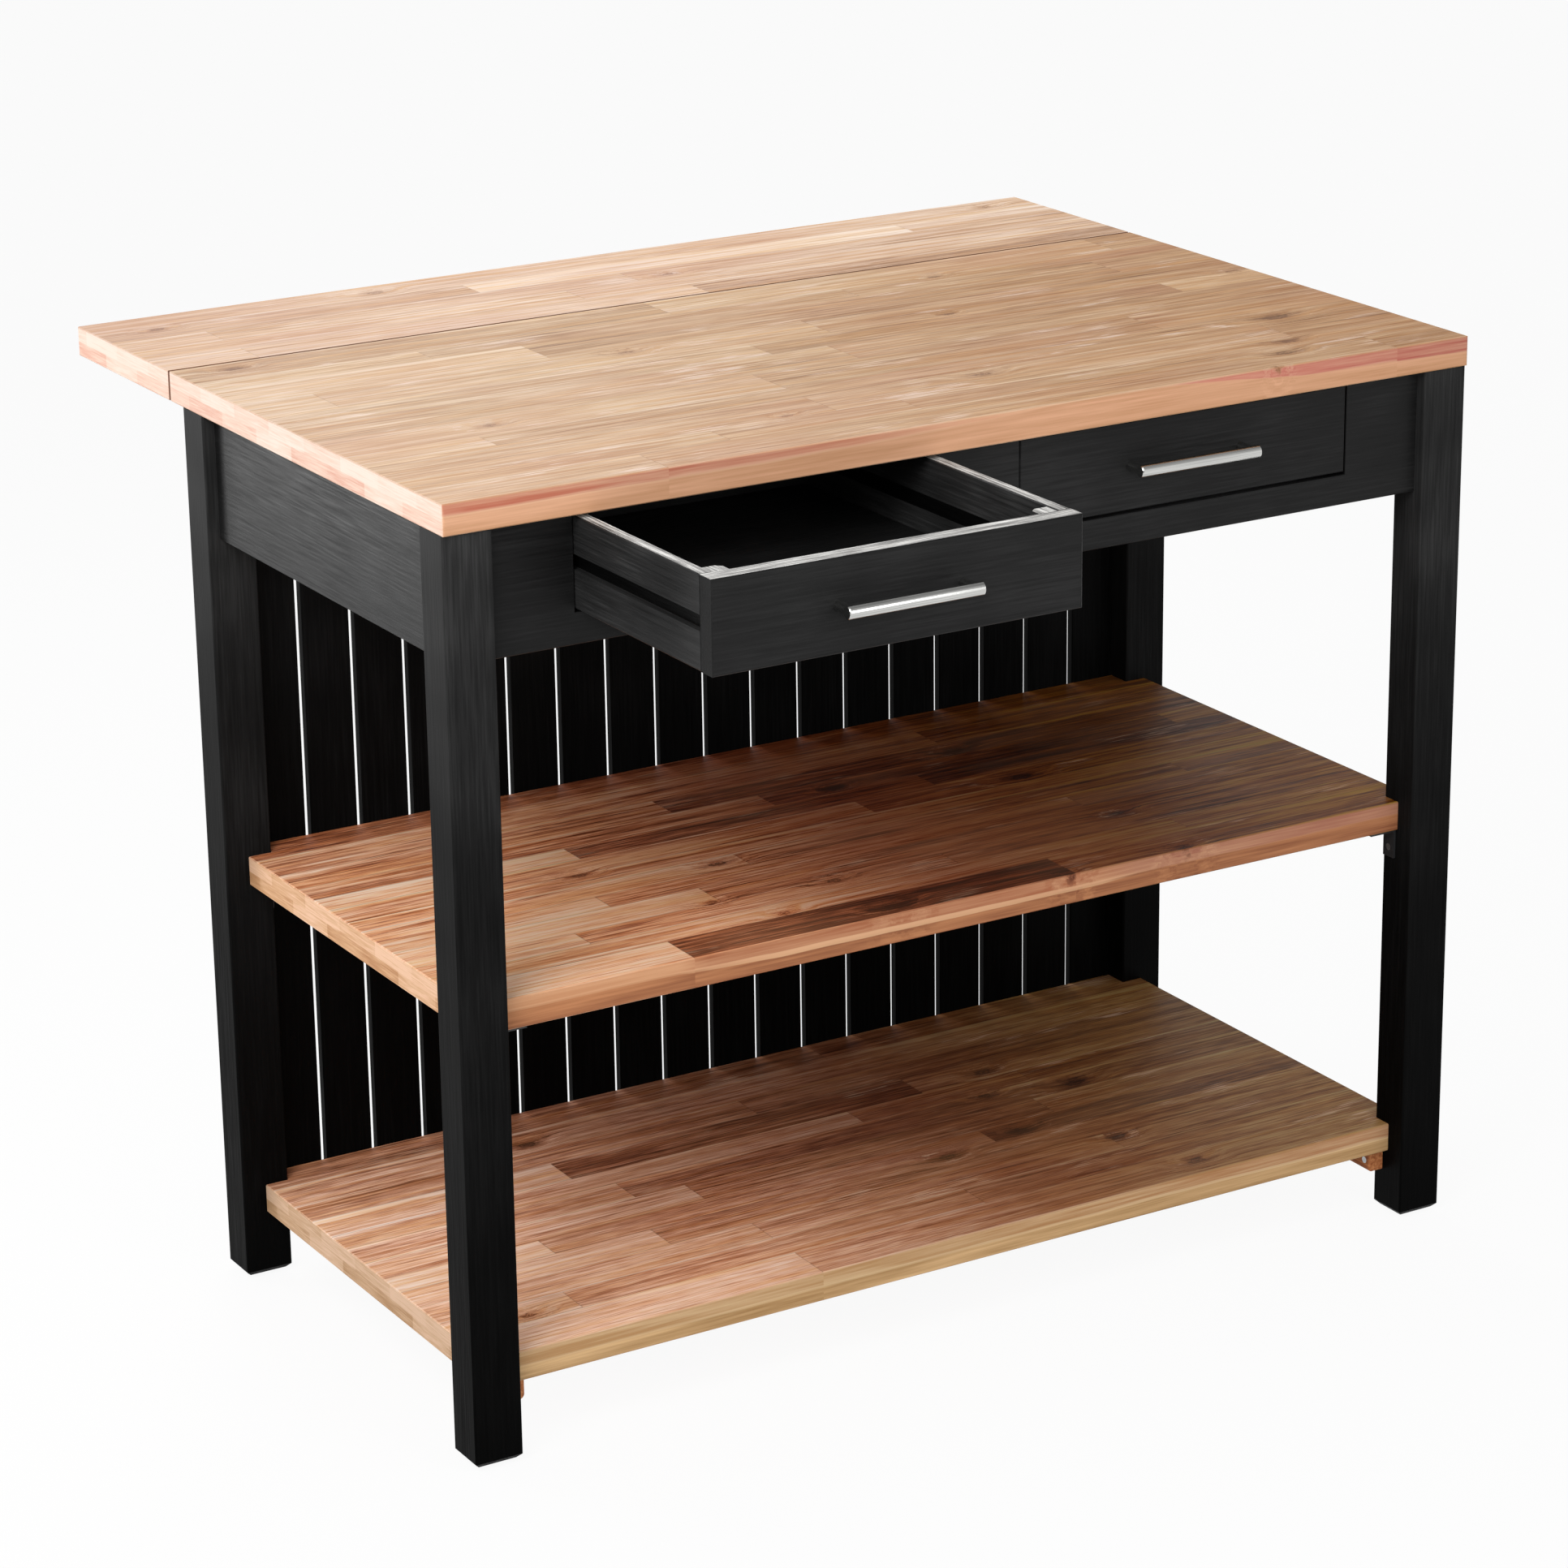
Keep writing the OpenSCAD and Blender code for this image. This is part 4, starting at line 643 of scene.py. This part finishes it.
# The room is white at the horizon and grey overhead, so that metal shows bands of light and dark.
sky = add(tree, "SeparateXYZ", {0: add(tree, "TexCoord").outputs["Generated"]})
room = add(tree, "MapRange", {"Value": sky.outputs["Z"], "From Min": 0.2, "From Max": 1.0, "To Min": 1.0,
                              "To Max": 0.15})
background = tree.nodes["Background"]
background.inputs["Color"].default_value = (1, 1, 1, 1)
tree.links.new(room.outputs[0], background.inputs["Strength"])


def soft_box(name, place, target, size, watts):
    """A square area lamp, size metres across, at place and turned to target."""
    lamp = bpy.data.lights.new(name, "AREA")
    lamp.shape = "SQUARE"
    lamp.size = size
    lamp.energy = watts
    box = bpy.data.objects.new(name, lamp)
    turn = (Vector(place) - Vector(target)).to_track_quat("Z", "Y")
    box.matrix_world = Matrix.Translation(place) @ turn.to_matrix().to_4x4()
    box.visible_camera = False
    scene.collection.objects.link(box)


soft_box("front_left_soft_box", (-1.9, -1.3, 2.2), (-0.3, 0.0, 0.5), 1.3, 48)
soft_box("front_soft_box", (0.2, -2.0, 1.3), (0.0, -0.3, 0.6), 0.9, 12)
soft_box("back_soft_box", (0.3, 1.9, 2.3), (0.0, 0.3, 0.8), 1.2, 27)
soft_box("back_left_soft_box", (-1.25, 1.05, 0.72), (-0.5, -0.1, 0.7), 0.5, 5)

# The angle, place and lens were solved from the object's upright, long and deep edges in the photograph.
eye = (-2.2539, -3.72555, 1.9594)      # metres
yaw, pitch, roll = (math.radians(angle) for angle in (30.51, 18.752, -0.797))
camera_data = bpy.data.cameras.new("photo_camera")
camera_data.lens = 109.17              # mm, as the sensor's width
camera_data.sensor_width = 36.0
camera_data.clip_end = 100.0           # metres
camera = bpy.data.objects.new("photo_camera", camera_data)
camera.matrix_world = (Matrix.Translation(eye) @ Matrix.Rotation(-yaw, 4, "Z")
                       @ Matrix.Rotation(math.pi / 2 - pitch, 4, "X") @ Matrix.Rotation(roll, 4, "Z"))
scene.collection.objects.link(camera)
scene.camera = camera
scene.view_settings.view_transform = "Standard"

_____

Instructions for the task =
Which lines of the material contain the string "scene"? List each of them.

Written answer =
Keep writing the OpenSCAD and Blender code for this image. This is part 4, starting at line 643 of scene.py. This part finishes it.
    scene.collection.objects.link(box)
scene.collection.objects.link(camera)
scene.camera = camera
scene.view_settings.view_transform = "Standard"